The statements above probably explain why the debate of size of government has been and still is an on-going discussion with several answers. Economists have not yet arrived to a unanimous conclusion (Labonte 2010) nor has been found a unique direct relation between the latter and economic growth (Alesina 1999). This essay will focus in understanding if effectively what is commonly considered as a less developed country has a size of government that is ‘too small’ and its implications in Section 1. Section 2 will review different characteristics and several regional analyses on the matter, to finally arrive to a conclusion.
The role of government and public expenses
Governments usually intervene the economy through the provision of public goods or services that improve social welfare and address market failure. They participate in economic sectors that are not attractive to the private sector through the cost-benefit analysis, but are extremely important to people. Roles of government are synthesised by Stiglitz (1997) in 6 key features: Promoting education, promoting technology, supporting the financial sector, investing in infrastructure, preventing environmental degradation and creating and maintaining social safety nets. By doing this, governments also redistribute wealth, funding those activities through taxation.

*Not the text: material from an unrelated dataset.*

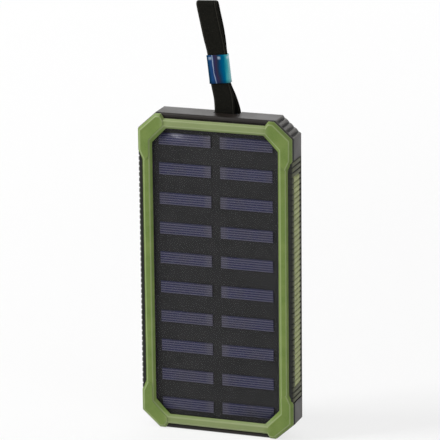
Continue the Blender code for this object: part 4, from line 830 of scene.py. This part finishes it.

Generally speaking, public sector will always go to expenditure, since none can be exempted of public goods (such as roads, lights, etc.); the magnitude though, will depend on the level of intervention associated to a market model; for example comparing UK’s public finances with private funding education to Finland’s one with almost 100% public funded education (Lawson 2016).
At the end, the efficiency of the government expenditure is relevant in order to measure its role in the economy and development of a nation. Market failure, because of lack of information, may be addressed by government intervention. The question is though, what if government fails too and better development would have been achieved with smaller government participation. Moreover, adding complexity to the analysis, government may be successful in increasing access to education with one policy, but not in reducing child mortality with another one; then, the assessment of how big or small the government is would depend on the results of the different policies themselves.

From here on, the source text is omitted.